TO DO: Send back all the data below, exactly as given.

DATA SEGMENT:

--------

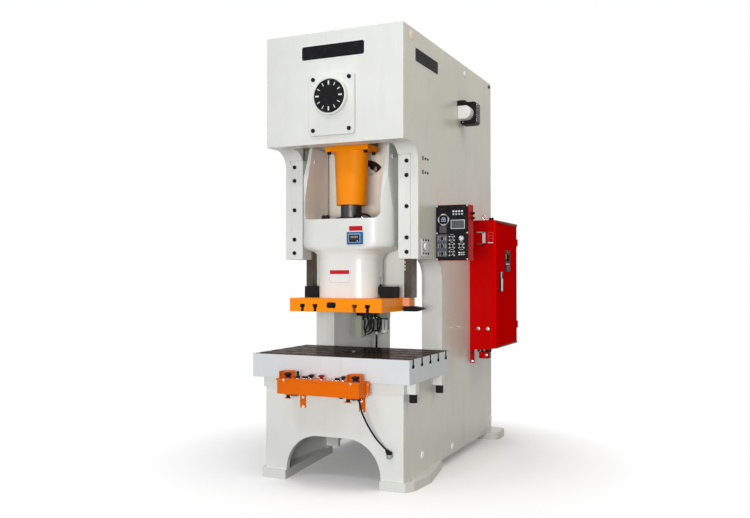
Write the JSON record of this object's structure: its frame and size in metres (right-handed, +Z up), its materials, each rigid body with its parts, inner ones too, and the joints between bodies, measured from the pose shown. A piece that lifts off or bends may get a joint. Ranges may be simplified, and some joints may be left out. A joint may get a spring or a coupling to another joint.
{
  "type": "mechanical stamping press",
  "caption": "Gap-frame mechanical press with crank-driven ram, slotted bolster, two-hand control box, operator panel and side cabinet.",
  "frame": {"origin": "on the floor, at the centre of the four anchor holes, which is the centre of the welded frame", "axes": "+X to the machine's right as its operator sees it, +Y to the back, +Z up"},
  "size_m": [1.355, 2.377, 3.032],
  "materials": {
    "cream_paint": "gloss",
    "orange_paint": "gloss",
    "red_paint": "gloss",
    "grey_paint": "satin",
    "green_grey_paint": "satin",
    "ground_steel": "ground",
    "dark_steel": "oiled",
    "black_steel": "satin",
    "cast_iron": "as cast",
    "bronze": "machined",
    "belt_rubber": "matte",
    "cable_jacket": "matte",
    "black_plastic": "gloss",
    "red_plastic": "gloss",
    "white_plastic": "gloss",
    "clear_bowl": "clear"
  },
  "bodies": {
    "frame": {"side_plate_left": "cream_paint", "side_plate_right": "cream_paint", "column_left": "cream_paint", "column_right": "cream_paint", "gib_left": "cream_paint", "gib_right": "cream_paint", "head_shell": "cream_paint", "throat_web": "cream_paint", "rear_plate": "cream_paint", "bed_front": "cream_paint", "bed_rear": "cream_paint", "bed_top": "cream_paint", "bolster": "ground_steel", "bolster_bolts": "black_steel", "cover_plate": "cream_paint", "socket_screws": "black_steel", "front_bearing": "bronze", "rear_bearing": "bronze", "motor": "grey_paint", "v_belts": "belt_rubber", "flywheel_guard": "cream_paint", "console_box": "orange_paint", "console_brackets": "orange_paint", "cable_gland": "black_plastic", "control_cable": "cable_jacket", "cable_elbow": "grey_paint", "operator_box": "red_paint", "panel_face": "black_plastic", "electric_cabinet": "red_paint", "lubricator_tank": "white_plastic", "lubricator_pump": "black_steel", "air_unit": "green_grey_paint", "filter_bowl": "clear_bowl"},
    "rod": {"connecting_rod": "orange_paint", "rod_big_end": "cast_iron", "rod_bolts": "black_steel"},
    "ram": {"adjusting_screw": "dark_steel", "ball_retainer": "black_steel", "ram_body": "cream_paint", "guide_bar_left": "dark_steel", "guide_bar_right": "dark_steel", "ram_plate": "orange_paint", "stop_bar": "black_steel"},
    "knockout": {"knockout_bar": "black_steel"},
    "crank": {"crankshaft": "ground_steel", "dial": "black_plastic", "main_gear": "cast_iron"},
    "pinion": {"pinion_shaft": "ground_steel"},
    "wheel": {"flywheel": "cast_iron"},
    "motor_rotor": {"motor_pulley": "cast_iron"},
    "door": {"cabinet_door": "red_paint"},
    "handle": {"door_handle": "black_plastic"},
    "switch": {"main_switch": "black_plastic"},
    "palm_left": {"palm_button_left": "black_plastic"},
    "palm_right": {"palm_button_right": "black_plastic"},
    "run": {"run_button": "black_plastic"},
    "emergency": {"emergency_button": "red_plastic"},
    "stop": {"stop_button": "black_plastic"},
    "selector": {"mode_selector": "black_plastic"},
    "knob": {"panel_knob": "white_plastic"}
  },
  "joints": [
    {"name": "slide_stroke", "type": "slide", "parent": "frame", "child": "rod", "axis": [0, 0, 1], "range_m": [0, 0.16]},
    {"name": "die_height_adjust", "type": "slide", "parent": "rod", "child": "ram", "axis": [0, 0, 1], "range_m": [0, 0.08]},
    {"name": "knockout_lift", "type": "slide", "parent": "ram", "child": "knockout", "axis": [0, 0, 1], "range_m": [0, 0.06]},
    {"name": "crank_turn", "type": "hinge", "parent": "frame", "child": "crank", "pos_m": [0, -0.7, 2.583], "axis": [0, 1, 0], "range_deg": [0, 181]},
    {"name": "pinion_turn", "type": "hinge", "parent": "frame", "child": "pinion", "pos_m": [0, 0.3, 2.085], "axis": [0, 1, 0], "range_deg": [-722, 0]},
    {"name": "flywheel_spin", "type": "hinge", "parent": "frame", "child": "wheel", "pos_m": [0, 1.07, 2.085], "axis": [0, 1, 0], "continuous": true},
    {"name": "motor_spin", "type": "hinge", "parent": "frame", "child": "motor_rotor", "pos_m": [0, 1.07, 2.8], "axis": [0, 1, 0], "continuous": true},
    {"name": "cabinet_door_hinge", "type": "hinge", "parent": "frame", "child": "door", "pos_m": [0.731, 1.035, 1.316], "axis": [0, 0, 1], "range_deg": [0, 110]},
    {"name": "door_handle_turn", "type": "hinge", "parent": "door", "child": "handle", "pos_m": [0.727, 0.51, 1.392], "axis": [1, 0, 0], "range_deg": [0, 90]},
    {"name": "main_switch_turn", "type": "hinge", "parent": "door", "child": "switch", "pos_m": [0.727, 0.73, 1.53], "axis": [1, 0, 0], "range_deg": [0, 90]},
    {"name": "palm_left_press", "type": "slide", "parent": "frame", "child": "palm_left", "axis": [0, 0, -1], "range_m": [0, 0.008], "stiffness_N_per_m": 1500, "springref_m": -0.003},
    {"name": "palm_right_press", "type": "slide", "parent": "frame", "child": "palm_right", "axis": [0, 0, -1], "range_m": [0, 0.008], "stiffness_N_per_m": 1500, "springref_m": -0.003},
    {"name": "run_press", "type": "slide", "parent": "frame", "child": "run", "axis": [0, 0, -1], "range_m": [0, 0.005], "stiffness_N_per_m": 800, "springref_m": -0.003},
    {"name": "emergency_press", "type": "slide", "parent": "frame", "child": "emergency", "axis": [0, 0, -1], "range_m": [0, 0.005]},
    {"name": "stop_press", "type": "slide", "parent": "frame", "child": "stop", "axis": [0, 0, -1], "range_m": [0, 0.005], "stiffness_N_per_m": 800, "springref_m": -0.003},
    {"name": "mode_selector_turn", "type": "hinge", "parent": "frame", "child": "selector", "pos_m": [-0.172, -1.146, 0.72], "axis": [0, 0, 1], "range_deg": [-45, 45]},
    {"name": "panel_knob_turn", "type": "hinge", "parent": "frame", "child": "knob", "pos_m": [0.703, -0.385, 1.648], "axis": [0, 1, 0], "range_deg": [-150, 150]}
  ],
  "couplings": [
    {"joint": "crank_turn", "follows": "slide_stroke", "rad_per_m": 19.635},
    {"joint": "pinion_turn", "follows": "slide_stroke", "rad_per_m": -78.54},
    {"joint": "motor_spin", "follows": "flywheel_spin", "ratio": 3.7619}
  ]
}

--------

THE COMPLETED TASK:
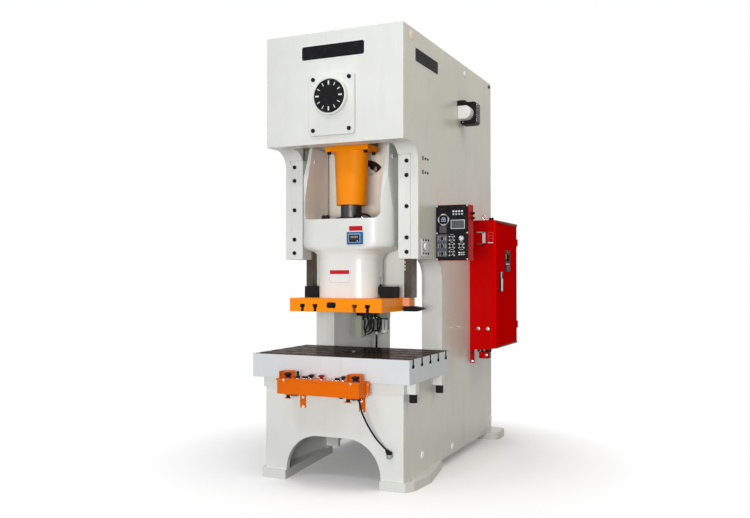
Write the JSON record of this object's structure: its frame and size in metres (right-handed, +Z up), its materials, each rigid body with its parts, inner ones too, and the joints between bodies, measured from the pose shown. A piece that lifts off or bends may get a joint. Ranges may be simplified, and some joints may be left out. A joint may get a spring or a coupling to another joint.
{
  "type": "mechanical stamping press",
  "caption": "Gap-frame mechanical press with crank-driven ram, slotted bolster, two-hand control box, operator panel and side cabinet.",
  "frame": {"origin": "on the floor, at the centre of the four anchor holes, which is the centre of the welded frame", "axes": "+X to the machine's right as its operator sees it, +Y to the back, +Z up"},
  "size_m": [1.355, 2.377, 3.032],
  "materials": {
    "cream_paint": "gloss",
    "orange_paint": "gloss",
    "red_paint": "gloss",
    "grey_paint": "satin",
    "green_grey_paint": "satin",
    "ground_steel": "ground",
    "dark_steel": "oiled",
    "black_steel": "satin",
    "cast_iron": "as cast",
    "bronze": "machined",
    "belt_rubber": "matte",
    "cable_jacket": "matte",
    "black_plastic": "gloss",
    "red_plastic": "gloss",
    "white_plastic": "gloss",
    "clear_bowl": "clear"
  },
  "bodies": {
    "frame": {"side_plate_left": "cream_paint", "side_plate_right": "cream_paint", "column_left": "cream_paint", "column_right": "cream_paint", "gib_left": "cream_paint", "gib_right": "cream_paint", "head_shell": "cream_paint", "throat_web": "cream_paint", "rear_plate": "cream_paint", "bed_front": "cream_paint", "bed_rear": "cream_paint", "bed_top": "cream_paint", "bolster": "ground_steel", "bolster_bolts": "black_steel", "cover_plate": "cream_paint", "socket_screws": "black_steel", "front_bearing": "bronze", "rear_bearing": "bronze", "motor": "grey_paint", "v_belts": "belt_rubber", "flywheel_guard": "cream_paint", "console_box": "orange_paint", "console_brackets": "orange_paint", "cable_gland": "black_plastic", "control_cable": "cable_jacket", "cable_elbow": "grey_paint", "operator_box": "red_paint", "panel_face": "black_plastic", "electric_cabinet": "red_paint", "lubricator_tank": "white_plastic", "lubricator_pump": "black_steel", "air_unit": "green_grey_paint", "filter_bowl": "clear_bowl"},
    "rod": {"connecting_rod": "orange_paint", "rod_big_end": "cast_iron", "rod_bolts": "black_steel"},
    "ram": {"adjusting_screw": "dark_steel", "ball_retainer": "black_steel", "ram_body": "cream_paint", "guide_bar_left": "dark_steel", "guide_bar_right": "dark_steel", "ram_plate": "orange_paint", "stop_bar": "black_steel"},
    "knockout": {"knockout_bar": "black_steel"},
    "crank": {"crankshaft": "ground_steel", "dial": "black_plastic", "main_gear": "cast_iron"},
    "pinion": {"pinion_shaft": "ground_steel"},
    "wheel": {"flywheel": "cast_iron"},
    "motor_rotor": {"motor_pulley": "cast_iron"},
    "door": {"cabinet_door": "red_paint"},
    "handle": {"door_handle": "black_plastic"},
    "switch": {"main_switch": "black_plastic"},
    "palm_left": {"palm_button_left": "black_plastic"},
    "palm_right": {"palm_button_right": "black_plastic"},
    "run": {"run_button": "black_plastic"},
    "emergency": {"emergency_button": "red_plastic"},
    "stop": {"stop_button": "black_plastic"},
    "selector": {"mode_selector": "black_plastic"},
    "knob": {"panel_knob": "white_plastic"}
  },
  "joints": [
    {"name": "slide_stroke", "type": "slide", "parent": "frame", "child": "rod", "axis": [0, 0, 1], "range_m": [0, 0.16]},
    {"name": "die_height_adjust", "type": "slide", "parent": "rod", "child": "ram", "axis": [0, 0, 1], "range_m": [0, 0.08]},
    {"name": "knockout_lift", "type": "slide", "parent": "ram", "child": "knockout", "axis": [0, 0, 1], "range_m": [0, 0.06]},
    {"name": "crank_turn", "type": "hinge", "parent": "frame", "child": "crank", "pos_m": [0, -0.7, 2.583], "axis": [0, 1, 0], "range_deg": [0, 181]},
    {"name": "pinion_turn", "type": "hinge", "parent": "frame", "child": "pinion", "pos_m": [0, 0.3, 2.085], "axis": [0, 1, 0], "range_deg": [-722, 0]},
    {"name": "flywheel_spin", "type": "hinge", "parent": "frame", "child": "wheel", "pos_m": [0, 1.07, 2.085], "axis": [0, 1, 0], "continuous": true},
    {"name": "motor_spin", "type": "hinge", "parent": "frame", "child": "motor_rotor", "pos_m": [0, 1.07, 2.8], "axis": [0, 1, 0], "continuous": true},
    {"name": "cabinet_door_hinge", "type": "hinge", "parent": "frame", "child": "door", "pos_m": [0.731, 1.035, 1.316], "axis": [0, 0, 1], "range_deg": [0, 110]},
    {"name": "door_handle_turn", "type": "hinge", "parent": "door", "child": "handle", "pos_m": [0.727, 0.51, 1.392], "axis": [1, 0, 0], "range_deg": [0, 90]},
    {"name": "main_switch_turn", "type": "hinge", "parent": "door", "child": "switch", "pos_m": [0.727, 0.73, 1.53], "axis": [1, 0, 0], "range_deg": [0, 90]},
    {"name": "palm_left_press", "type": "slide", "parent": "frame", "child": "palm_left", "axis": [0, 0, -1], "range_m": [0, 0.008], "stiffness_N_per_m": 1500, "springref_m": -0.003},
    {"name": "palm_right_press", "type": "slide", "parent": "frame", "child": "palm_right", "axis": [0, 0, -1], "range_m": [0, 0.008], "stiffness_N_per_m": 1500, "springref_m": -0.003},
    {"name": "run_press", "type": "slide", "parent": "frame", "child": "run", "axis": [0, 0, -1], "range_m": [0, 0.005], "stiffness_N_per_m": 800, "springref_m": -0.003},
    {"name": "emergency_press", "type": "slide", "parent": "frame", "child": "emergency", "axis": [0, 0, -1], "range_m": [0, 0.005]},
    {"name": "stop_press", "type": "slide", "parent": "frame", "child": "stop", "axis": [0, 0, -1], "range_m": [0, 0.005], "stiffness_N_per_m": 800, "springref_m": -0.003},
    {"name": "mode_selector_turn", "type": "hinge", "parent": "frame", "child": "selector", "pos_m": [-0.172, -1.146, 0.72], "axis": [0, 0, 1], "range_deg": [-45, 45]},
    {"name": "panel_knob_turn", "type": "hinge", "parent": "frame", "child": "knob", "pos_m": [0.703, -0.385, 1.648], "axis": [0, 1, 0], "range_deg": [-150, 150]}
  ],
  "couplings": [
    {"joint": "crank_turn", "follows": "slide_stroke", "rad_per_m": 19.635},
    {"joint": "pinion_turn", "follows": "slide_stroke", "rad_per_m": -78.54},
    {"joint": "motor_spin", "follows": "flywheel_spin", "ratio": 3.7619}
  ]
}